Quelles perspectives pour le débat sur l’immigration ?

Cette transformation profonde de la scène politique en Suède, marquée par la montée de l’extrême droite, devrait concerner l’Afrique pour au moins deux raisons : la première est que le parti des Démocrates suédois, à l’instar de tous les autres partis d’extrême droite, fait de la politique anti-immigration son cheval de bataille. L’augmentation de l’influence d’un tel parti sur le parlement et le gouvernement suédois aura des conséquences négatives sur la communauté africaine vivant dans ce pays, considéré jusqu’à aujourd’hui une terre d’asile. La deuxième est que la Suède a toujours exercé au sein des institutions européennes un véritable contrepoids aux vents du rejet, venus d’autres régions d’Europe. Le renforcement de l’extrême droite en Suède menace de rompre cet équilibre et d’orienter la politique européenne et le droit communautaire vers plus de durcissement contre l’immigration.          

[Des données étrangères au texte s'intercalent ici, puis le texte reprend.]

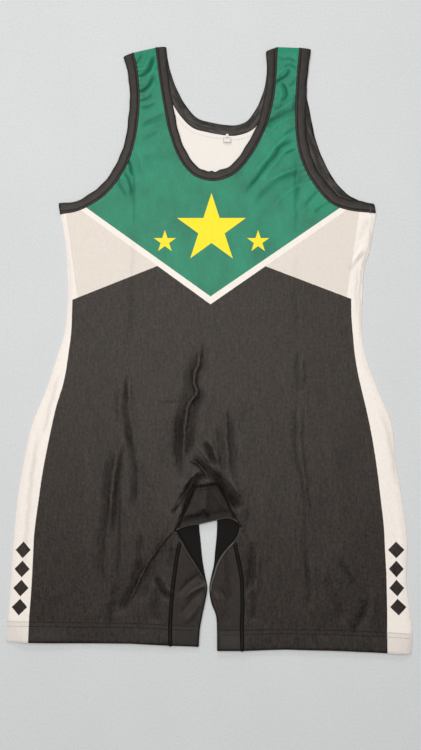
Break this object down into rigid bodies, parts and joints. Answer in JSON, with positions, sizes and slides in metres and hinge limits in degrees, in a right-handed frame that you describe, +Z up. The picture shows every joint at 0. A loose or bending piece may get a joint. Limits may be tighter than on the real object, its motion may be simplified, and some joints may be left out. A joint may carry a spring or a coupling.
{
  "type": "wrestling singlet",
  "caption": "Sleeveless one-piece stretch suit with straps, scooped neck and short legs, laid face up and flat on a surface.",
  "frame": {"origin": "on the surface it lies on, under the middle of the garment's box", "axes": "+Y towards the shoulders, +X to the right of someone looking down at the front, +Z up out of the surface"},
  "size_m": [0.5678, 0.8492, 0.0079],
  "materials": {
    "front_knit": "satin",
    "back_knit": "satin outside, matt white inside",
    "gusset_knit": "satin",
    "binding": "satin",
    "seam_thread": "matt",
    "label": "satin"
  },
  "bodies": {
    "root": {"back_panel": "back_knit", "front_panel": "front_knit", "crotch_gusset": "gusset_knit", "inner_leg_left": "gusset_knit", "inner_leg_right": "gusset_knit", "inseam_left": "seam_thread", "inseam_right": "seam_thread", "neck_binding": "binding", "armhole_binding_left": "binding", "armhole_binding_right": "binding", "size_label": "label"}
  },
  "joints": []
}
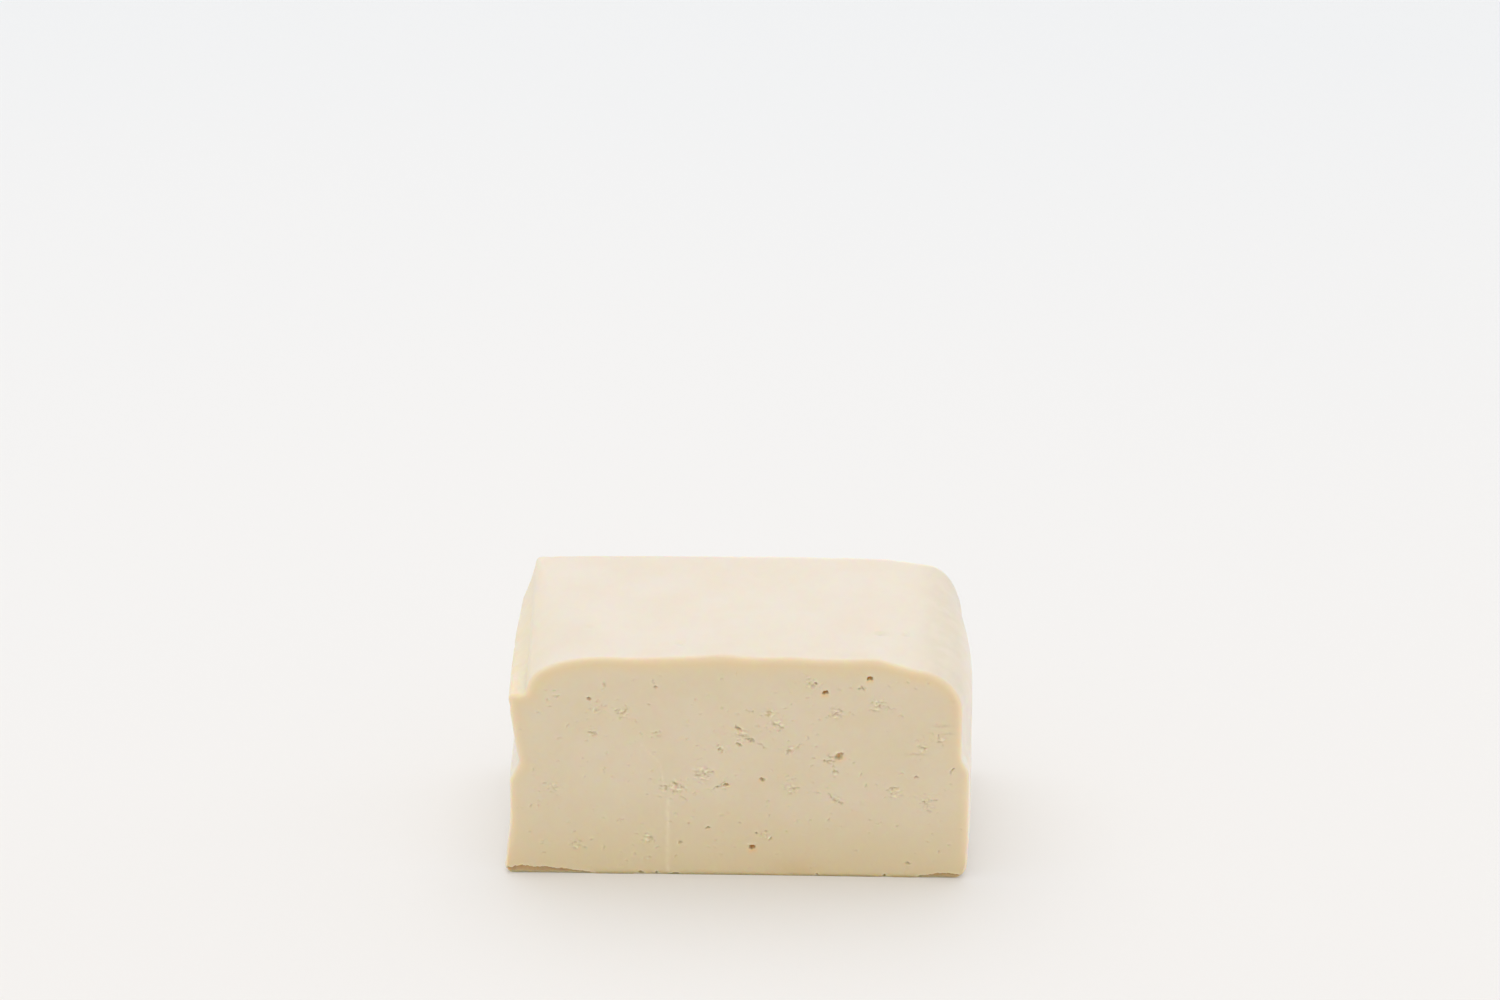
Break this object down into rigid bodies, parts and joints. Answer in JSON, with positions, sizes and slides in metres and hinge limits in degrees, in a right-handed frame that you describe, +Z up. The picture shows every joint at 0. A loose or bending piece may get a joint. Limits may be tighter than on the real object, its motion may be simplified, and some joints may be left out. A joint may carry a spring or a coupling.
{
  "type": "tofu block",
  "caption": "Cut half block of plain firm tofu: flat porous cut face in front, smooth moulded skin with soft shoulders on the other sides, flat base.",
  "frame": {"origin": "middle of the block's box at base level, on the flat base", "axes": "+X along the cut face, from left to right as seen facing the cut; +Y from the cut face towards the rounded moulded end; +Z up"},
  "size_m": [0.0764, 0.0432, 0.0391],
  "materials": {
    "curd": "moist pale cream curd, softly scattering, with a satin skin and a matt cut face"
  },
  "bodies": {
    "root": {"tofu_block": "curd"}
  },
  "joints": []
}
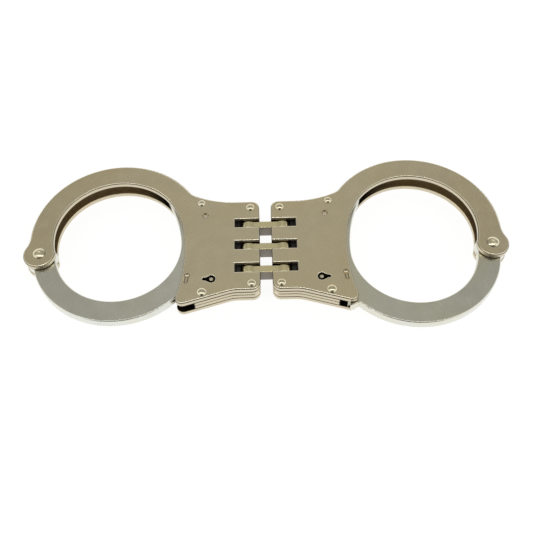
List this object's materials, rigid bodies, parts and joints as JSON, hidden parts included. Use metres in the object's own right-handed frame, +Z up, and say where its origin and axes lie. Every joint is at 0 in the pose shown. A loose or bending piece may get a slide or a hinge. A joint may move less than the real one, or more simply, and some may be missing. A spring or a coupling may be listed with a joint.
{
  "type": "handcuffs",
  "caption": "Hinged double-locking handcuffs with swing-through strands and ratchet pawls.",
  "frame": {"origin": "midway between the two hinge pins, on the surface that the underside rivet heads rest on", "axes": "+X to the right-hand cuff along the cuffs' length, +Y to the far side with the fixed bows, +Z up through the plates"},
  "size_m": [0.227, 0.0912, 0.0124],
  "materials": {
    "satin_nickel": "satin nickel plate",
    "strand_nickel": "satin nickel plate, slightly cooler",
    "polished_nickel": "polished nickel plate",
    "lock_steel": "hardened steel, ground",
    "spring_steel": "blued spring steel"
  },
  "bodies": {
    "left_cuff": {"left_top_cheek": "satin_nickel", "left_bottom_cheek": "satin_nickel", "left_upper_spacer": "satin_nickel", "left_lower_spacer": "satin_nickel", "left_housing_rivets": "polished_nickel", "left_strand_pivot": "polished_nickel", "left_pawl_pin": "polished_nickel", "left_pawl_spring": "spring_steel", "left_double_lock_detent": "spring_steel", "left_key_post": "polished_nickel", "left_hinge_pin": "lock_steel"},
    "left_strand": {"left_strand": "strand_nickel"},
    "left_pawl": {"left_pawl": "lock_steel"},
    "left_double_lock": {"left_double_lock_bar": "lock_steel", "left_double_lock_plunger": "lock_steel"},
    "right_cuff": {"right_top_cheek": "satin_nickel", "right_bottom_cheek": "satin_nickel", "right_upper_spacer": "satin_nickel", "right_lower_spacer": "satin_nickel", "right_housing_rivets": "polished_nickel", "right_strand_pivot": "polished_nickel", "right_pawl_pin": "polished_nickel", "right_pawl_spring": "spring_steel", "right_double_lock_detent": "spring_steel", "right_key_post": "polished_nickel", "right_hinge_pin": "lock_steel"},
    "right_strand": {"right_strand": "strand_nickel"},
    "right_pawl": {"right_pawl": "lock_steel"},
    "right_double_lock": {"right_double_lock_bar": "lock_steel", "right_double_lock_plunger": "lock_steel"},
    "hinge_links": {"upper_link": "satin_nickel", "middle_link": "satin_nickel", "lower_link": "satin_nickel"}
  },
  "joints": [
    {"name": "left_hinge", "type": "hinge", "parent": "left_cuff", "child": "hinge_links", "pos_m": [-0.0081, 0, 0.0062], "axis": [0, 1, 0], "range_deg": [-90, 90]},
    {"name": "right_hinge", "type": "hinge", "parent": "hinge_links", "child": "right_cuff", "pos_m": [0.0081, 0, 0.0062], "axis": [0, 1, 0], "range_deg": [-90, 90]},
    {"name": "left_strand_swing", "type": "hinge", "parent": "left_cuff", "child": "left_strand", "pos_m": [-0.106, -0.0024, 0.0062], "axis": [0, 0, 1], "continuous": true},
    {"name": "left_double_lock_slide", "type": "slide", "parent": "left_cuff", "child": "left_double_lock", "axis": [0, -1, 0], "range_m": [0, 0.003]},
    {"name": "left_pawl_swing", "type": "hinge", "parent": "left_cuff", "child": "left_pawl", "pos_m": [-0.02865, 0.0168, 0.0062], "axis": [0, 0, 1], "range_deg": [-6.01, 0]},
    {"name": "right_strand_swing", "type": "hinge", "parent": "right_cuff", "child": "right_strand", "pos_m": [0.106, -0.0024, 0.0062], "axis": [0, 0, 1], "continuous": true},
    {"name": "right_double_lock_slide", "type": "slide", "parent": "right_cuff", "child": "right_double_lock", "axis": [0, -1, 0], "range_m": [0, 0.003]},
    {"name": "right_pawl_swing", "type": "hinge", "parent": "right_cuff", "child": "right_pawl", "pos_m": [0.02865, 0.0168, 0.0062], "axis": [0, 0, 1], "range_deg": [0, 6.01]}
  ],
  "couplings": [
    {"joint": "left_pawl_swing", "follows": "left_double_lock_slide", "rad_per_m": -34.907},
    {"joint": "right_pawl_swing", "follows": "right_double_lock_slide", "rad_per_m": 34.907}
  ]
}
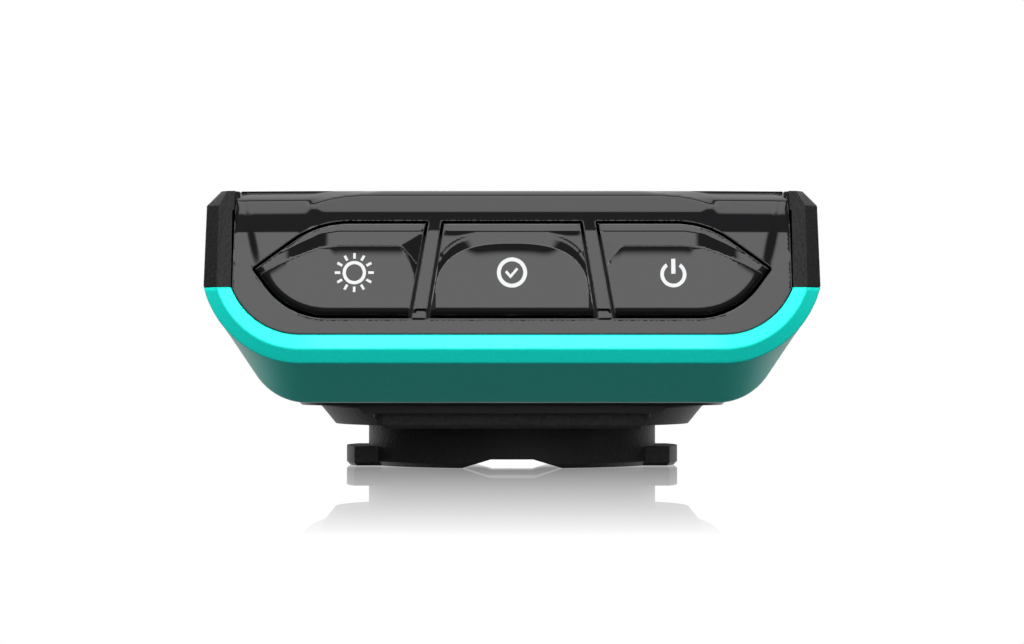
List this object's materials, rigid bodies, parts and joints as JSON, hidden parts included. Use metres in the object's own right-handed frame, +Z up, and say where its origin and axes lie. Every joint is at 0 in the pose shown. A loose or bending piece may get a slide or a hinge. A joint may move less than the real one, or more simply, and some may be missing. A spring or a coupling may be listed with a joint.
{
  "type": "cycling computer",
  "caption": "Bicycle handlebar computer with a teal lower shell, black rails, sprung front keys, glass top and a quarter-turn mount.",
  "frame": {"origin": "on the quarter-turn mount's axis, level with the underside of its boss", "axes": "+Z up through the display, -Y towards the rider's end with the three keys, +X right when facing that end"},
  "size_m": [0.0508, 0.084, 0.0237],
  "materials": {
    "teal_alloy": "satin metallic anodised teal",
    "textured_black": "fine spark-eroded grain",
    "gloss_black": "piano black",
    "white_print": "printed ink",
    "screen_glass": "black cover glass, display off",
    "base_plastic": "satin black",
    "mount_plastic": "fine grain",
    "cover_rubber": "matte",
    "seal_rubber": "matte silicone",
    "adhesive": "foam tape",
    "screw_steel": "satin",
    "circuit_board": "solder mask",
    "component_black": "moulded epoxy",
    "shield_metal": "tinned",
    "antenna_ceramic": "fired",
    "battery_foil": "pouch foil",
    "wire_red": "insulation",
    "flex_amber": "polyimide",
    "display_grey": "display, off"
  },
  "bodies": {
    "case": {"lower_housing": "teal_alloy", "top_bezel": "textured_black", "front_panel": "gloss_black", "display_glass": "screen_glass", "base_plate": "base_plastic", "mount": "mount_plastic", "cover_anchor": "cover_rubber", "housing_seal": "seal_rubber", "base_gasket": "seal_rubber", "key_membrane": "seal_rubber", "glass_adhesive": "adhesive", "battery_pad": "adhesive", "vent_membrane": "adhesive", "case_screws": "screw_steel", "mount_screws": "screw_steel", "board_screws": "screw_steel", "key_board_screws": "screw_steel", "main_board": "circuit_board", "key_board": "circuit_board", "usb_board": "circuit_board", "processor": "component_black", "flash_memory": "component_black", "buzzer": "component_black", "battery_connector": "component_black", "usb_header": "component_black", "usb_tongue": "component_black", "tact_switches": "component_black", "shield_can": "shield_metal", "usb_socket": "shield_metal", "display_frame": "shield_metal", "gps_antenna": "antenna_ceramic", "chip_antenna": "antenna_ceramic", "battery": "battery_foil", "battery_lead": "wire_red", "display_cable": "flex_amber", "key_cable": "flex_amber", "display_module": "display_grey"},
    "light_key": {"light_button": "gloss_black", "light_icon": "white_print"},
    "ok_key": {"ok_button": "gloss_black", "ok_icon": "white_print"},
    "power_key": {"power_button": "gloss_black", "power_icon": "white_print"},
    "cover": {"port_cover": "cover_rubber"}
  },
  "joints": [
    {"name": "light_press", "type": "slide", "parent": "case", "child": "light_key", "axis": [0, 0.9613, -0.2756], "range_m": [0, 0.0004], "stiffness_N_per_m": 4000, "springref_m": -0.0001},
    {"name": "ok_press", "type": "slide", "parent": "case", "child": "ok_key", "axis": [0, 0.9613, -0.2756], "range_m": [0, 0.0004], "stiffness_N_per_m": 4000, "springref_m": -0.0001},
    {"name": "power_press", "type": "slide", "parent": "case", "child": "power_key", "axis": [0, 0.9613, -0.2756], "range_m": [0, 0.0004], "stiffness_N_per_m": 4000, "springref_m": -0.0001},
    {"name": "cover_hinge", "type": "hinge", "parent": "case", "child": "cover", "pos_m": [0, -0.027, 0.00513], "axis": [-1, 0, 0], "range_deg": [0, 90], "stiffness_Nm_per_rad": 0.002, "springref_deg": -8.59}
  ]
}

Quoi qu’il en soit de la capacité des protagonistes politiques suédois à exclure durablement toute possibilité pour l’extrême droite d’influencer la formation gouvernementale, une chose est acquise : le gouvernement minoritaire, actuellement en place, en Suède est bien fragile(https://www.nytimes.com/2019/01/18/world/europe/sweden-government.html) et ses chances pour achever son mandat demeurent incertaines. Force est de remarquer, d’ailleurs, que le premier ministre social démocrate a été reconduit à la tête du gouvernement par plus de voix contre (153) que de voix pour (115).